EXERCISE AIM
Repeat the entire listing exactly as written.

################

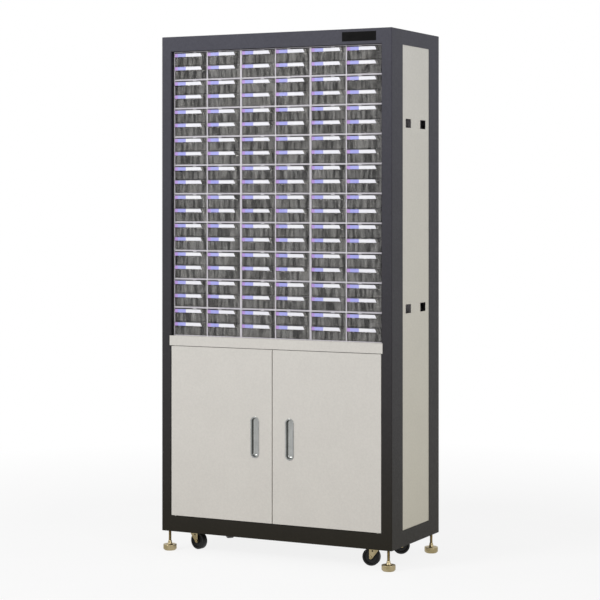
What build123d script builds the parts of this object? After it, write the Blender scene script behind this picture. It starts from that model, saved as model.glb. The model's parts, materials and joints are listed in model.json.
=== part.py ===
from build123d import *
from math import cos, radians, sin
import os

# Parts bin cabinet: a floor-standing steel cabinet with banks of small plastic drawers over a
# two-door cupboard, standing on four levelling feet with four swivel casters beside them.
# Millimetres. X runs to the right, Y to the back and Z up. The origin is on the floor, under
# the middle of the casing.

# ---- casing ----
cabinet_width = 880.0
cabinet_depth = 405.0
casing_height = 1725.0
ground_gap = 70.0  # floor to the underside of the casing
sheet = 1.5
post_width = 36.5  # front face of a corner post
post_side = 90.0  # side face of a corner post
post_lip = 12.0
top_rail = 51.0
bottom_rail = 54.0
rail_lip = 30.0
edge_radius = 4.0  # outside radius of the folded corners
top_edge_radius = 2.0  # around the top of the cover

panel_sheet = 1.2
panel_lap = 12.0
panel_clearance = 0.5
slot_width = 46.0
slot_height = 30.0
slot_spacing = 124.0
slot_heights = (861.0, 1483.0)  # slot centres above the floor

# ---- plate on the top rail ----
badge_width = 124.0
badge_height = 31.0
badge_sheet = 1.0
badge_from_middle = 321.0

# ---- deck under the drawer modules ----
deck_height = 753.0  # top face of the deck
deck_strip = 34.0
deck_lap = 3.5  # how far the strip laps over each post
deck_proud = 2.0
deck_return = 44.0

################

RESPONSE BELOW
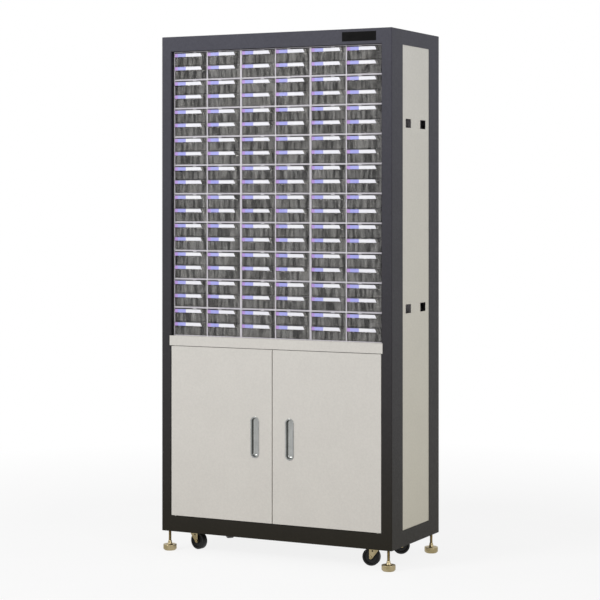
What build123d script builds the parts of this object? After it, write the Blender scene script behind this picture. It starts from that model, saved as model.glb. The model's parts, materials and joints are listed in model.json.
=== part.py ===
from build123d import *
from math import cos, radians, sin
import os

# Parts bin cabinet: a floor-standing steel cabinet with banks of small plastic drawers over a
# two-door cupboard, standing on four levelling feet with four swivel casters beside them.
# Millimetres. X runs to the right, Y to the back and Z up. The origin is on the floor, under
# the middle of the casing.

# ---- casing ----
cabinet_width = 880.0
cabinet_depth = 405.0
casing_height = 1725.0
ground_gap = 70.0  # floor to the underside of the casing
sheet = 1.5
post_width = 36.5  # front face of a corner post
post_side = 90.0  # side face of a corner post
post_lip = 12.0
top_rail = 51.0
bottom_rail = 54.0
rail_lip = 30.0
edge_radius = 4.0  # outside radius of the folded corners
top_edge_radius = 2.0  # around the top of the cover

panel_sheet = 1.2
panel_lap = 12.0
panel_clearance = 0.5
slot_width = 46.0
slot_height = 30.0
slot_spacing = 124.0
slot_heights = (861.0, 1483.0)  # slot centres above the floor

# ---- plate on the top rail ----
badge_width = 124.0
badge_height = 31.0
badge_sheet = 1.0
badge_from_middle = 321.0

# ---- deck under the drawer modules ----
deck_height = 753.0  # top face of the deck
deck_strip = 34.0
deck_lap = 3.5  # how far the strip laps over each post
deck_proud = 2.0
deck_return = 44.0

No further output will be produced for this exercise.